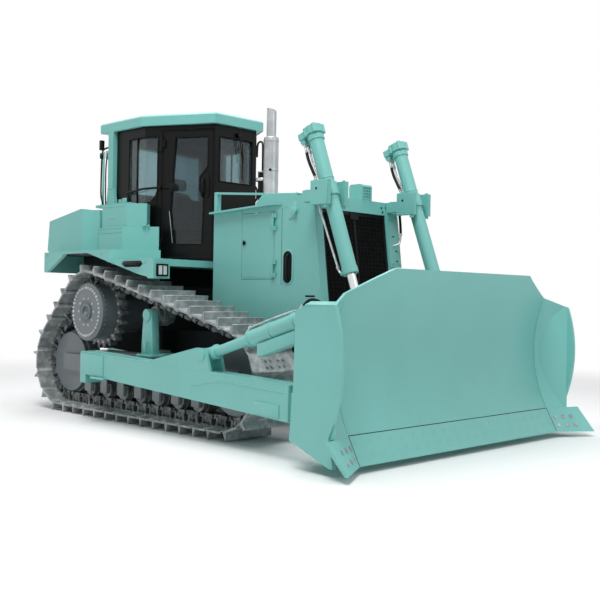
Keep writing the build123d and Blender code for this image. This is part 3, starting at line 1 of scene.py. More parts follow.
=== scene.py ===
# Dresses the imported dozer: paint, steel and glass on its CAD nodes, then bolts,
# hoses, mesh, rails and fittings around them.
import bpy
import bmesh
import json
import math
import random
from mathutils import Matrix, Vector


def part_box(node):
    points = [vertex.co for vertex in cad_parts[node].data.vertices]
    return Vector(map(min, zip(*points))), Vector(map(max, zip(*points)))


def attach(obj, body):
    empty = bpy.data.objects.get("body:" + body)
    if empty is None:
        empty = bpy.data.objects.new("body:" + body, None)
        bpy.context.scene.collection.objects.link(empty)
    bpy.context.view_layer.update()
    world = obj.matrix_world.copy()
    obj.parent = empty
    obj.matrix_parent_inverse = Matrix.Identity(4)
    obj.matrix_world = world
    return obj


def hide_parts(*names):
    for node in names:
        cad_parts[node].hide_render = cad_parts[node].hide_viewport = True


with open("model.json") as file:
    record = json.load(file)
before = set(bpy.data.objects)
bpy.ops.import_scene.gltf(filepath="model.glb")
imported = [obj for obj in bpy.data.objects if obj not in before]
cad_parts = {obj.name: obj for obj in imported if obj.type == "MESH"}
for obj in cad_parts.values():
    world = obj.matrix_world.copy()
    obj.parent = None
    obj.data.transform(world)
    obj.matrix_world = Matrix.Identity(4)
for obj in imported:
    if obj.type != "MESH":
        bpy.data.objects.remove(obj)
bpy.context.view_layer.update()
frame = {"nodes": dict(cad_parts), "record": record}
cadNodes = frame["nodes"]
rng = random.Random(7)
print("frame loaded:", len(cadNodes), "nodes")


# camera, lights and floor

cameraSetup = {
    "place": (7.1337, -6.5178, 1.2975),
    "heading": 135.21,      # degrees from +X towards +Y
    "roll": 0.94,           # degrees
    "focal": 899.8 / 600,   # in image widths
}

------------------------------

> _GIVEN TASK_
Pick out, from the lines above, every one that contains the string "empty".

> _EXERCISE SOLUTION_
    empty = bpy.data.objects.get("body:" + body)
    if empty is None:
        empty = bpy.data.objects.new("body:" + body, None)
        bpy.context.scene.collection.objects.link(empty)
    obj.parent = empty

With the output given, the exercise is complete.